The Wild Bunch Plays Havoc

It wasn’t normal for the Renton Cinema to play Warner Brothers films. They were normally exhibited at the Sterling theaters. But for some reason in June of 1969, we opened the Sam Peckinpah film “The Wild Bunch.”

It was a bit controversial at the time. I wonder now if that might have been the reason that we played it instead of Sterling.

The number of Westerns had been dropping noticeably from the studios’ release schedules, at least measured from the baseline of the fifties. But I checked this year – and there were surprisingly quite a few of various flavors – Support Your Local Sheriff, True Grit, Guns of the Magnificent Seven, Undefeated, and the year was sent off with Butch Cassidy and the Sundance Kid and Paint Your Wagon. More germain to this instance, probably, was the opening of the John Wayne film – True Grit. It came out in the Sterling houses one week before the Wild Bunch. And that might have been another reason that Sterling passed, they might simply have had no room to open the WB title.

The Wild Bunch opened in our small house, Cinema II which only had 500 seats. It was an R-rated movie. And now being old enough to view it, I took it in on one of my days off. I don’t remember a movie to that date in my young life that was so disturbing. Sure, there had been moments in Lawrence of Arabia that played similar notes on my psyche, but they were not as explicit as the Wild Bunch. In LoA you saw the aftermath, not the blow by blow that was put up on the screen by Peckinpah. I have read that Peckinpah, when planning this film, wanted to make it as realistic as possible. He had it in his mind to translate his experiences hunting deer, to this violent story of men in conflict. His memory of the bullet impacting the body of the animal, led him to find ways to replicate that in the shoot outs that he would depict. Another WB movie had led the way in this matter. Bonnie and Clyde was one of the first films to use the squib, that explosive pack of red liquid attached to the body of the actor. Peckinpah set out to out-Bonnie and Clyde, Bonnie and Clyde. And he did.

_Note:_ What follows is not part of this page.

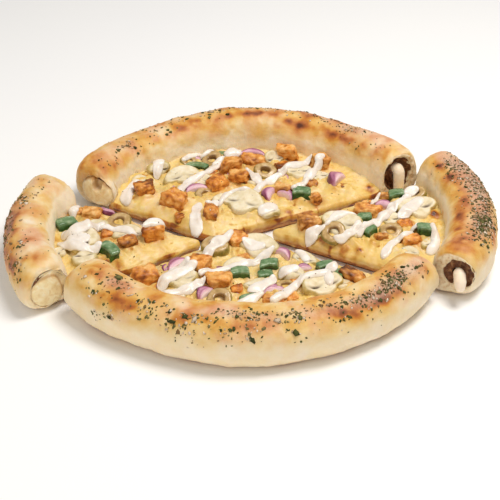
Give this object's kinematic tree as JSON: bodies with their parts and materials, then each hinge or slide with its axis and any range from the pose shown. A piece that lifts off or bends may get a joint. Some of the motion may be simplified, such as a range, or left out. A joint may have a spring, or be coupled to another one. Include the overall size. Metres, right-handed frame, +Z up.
{
  "type": "stuffed crust pizza",
  "caption": "Round pizza with a fat kebab and cheese stuffed rim, cut into slices and pulled apart, topped with chicken, mushroom, olive, pepper, onion and white sauce",
  "frame": {"origin": "On the underside, midway between the outermost crusts", "axes": "+Z up, +X towards the right single slice, +Y towards the back double slice, so -Y faces the viewer"},
  "size_m": [0.3057, 0.2588, 0.0381],
  "materials": {
    "dough": "baked wheat dough, golden on top and cream below, matt",
    "cheese": "melted mozzarella and cheddar with browned blisters, half gloss",
    "kebab": "minced and baked kebab meat, grainy brown",
    "cheese_core": "soft white cheese, smooth",
    "chicken": "roasted and spiced chicken, fibrous, a little oily",
    "mushroom": "cooked white mushroom slice",
    "olive": "green olive ring, oily skin",
    "pepper": "green pepper, waxy skin and paler flesh",
    "onion": "red onion, translucent pink to purple",
    "white_sauce": "thick garlic mayonnaise sauce, glossy",
    "herbs": "dried oregano and parsley flakes"
  },
  "bodies": {
    "root": {"cheese_back": "cheese", "cheese_core_back": "cheese_core", "cheese_core_front": "cheese_core", "cheese_core_left": "cheese_core", "cheese_core_right": "cheese_core", "cheese_front": "cheese", "cheese_left": "cheese", "cheese_right": "cheese", "chicken_back_1": "chicken", "chicken_back_10": "chicken", "chicken_back_11": "chicken", "chicken_back_12": "chicken", "chicken_back_18": "chicken", "chicken_back_7": "chicken", "chicken_back_8": "chicken", "chicken_back_9": "chicken", "chicken_front_1": "chicken", "chicken_front_2": "chicken", "chicken_front_4": "chicken", "chicken_front_7": "chicken", "chicken_front_8": "chicken", "chicken_left_2": "chicken", "chicken_left_5": "chicken", "chicken_left_6": "chicken", "chicken_right_4": "chicken", "chicken_right_5": "chicken", "chicken_right_7": "chicken", "dough_back": "dough", "dough_front": "dough", "dough_left": "dough", "dough_right": "dough", "kebab_back": "kebab", "kebab_front": "kebab", "kebab_left": "kebab", "kebab_right": "kebab", "mushroom_back_15": "mushroom", "mushroom_back_17": "mushroom", "mushroom_back_2": "mushroom", "mushroom_back_3": "mushroom", "mushroom_front_10": "mushroom", "mushroom_front_3": "mushroom", "mushroom_front_9": "mushroom", "mushroom_left_3": "mushroom", "mushroom_right_1": "mushroom", "mushroom_right_3": "mushroom", "olive_back_13": "olive", "olive_back_5": "olive", "olive_front_5": "olive", "olive_right_2": "olive", "onion_back_14": "onion", "onion_back_19": "onion", "onion_back_6": "onion", "pepper_back_16": "pepper", "pepper_back_4": "pepper", "pepper_front_11": "pepper", "pepper_front_6": "pepper", "pepper_left_1": "pepper", "pepper_left_4": "pepper", "pepper_right_6": "pepper", "pepper_right_8": "pepper"}
  },
  "joints": []
}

I remember sitting there sometimes too squeamish to look up at the screen out of fear of what I would see. At times like those, one’s own identity entered into the equation of movie viewing. What if this were to happen to me? What would I do in a similar situation? Run for cover assuredly. I remember being suddenly aware that there was a mind behind all this, at work trying to impact the audience, causing their thoughts to flow in a direction of its choosing. Peckinpah says he intended it as an anti-war, or at the least an anti-violence statement. Was he successful? Not if that was actually his intent, for the violence was actually an attraction for many, and he himself was surprised and saddened by that fact.

The envelope had been pushed and there was no going back. Going forward the Western would not be cast in the sensibilities of the Saturday morning matinee western, a la Roy Rogers or Hopalong Cassidy. Nor was any other film genre left untouched.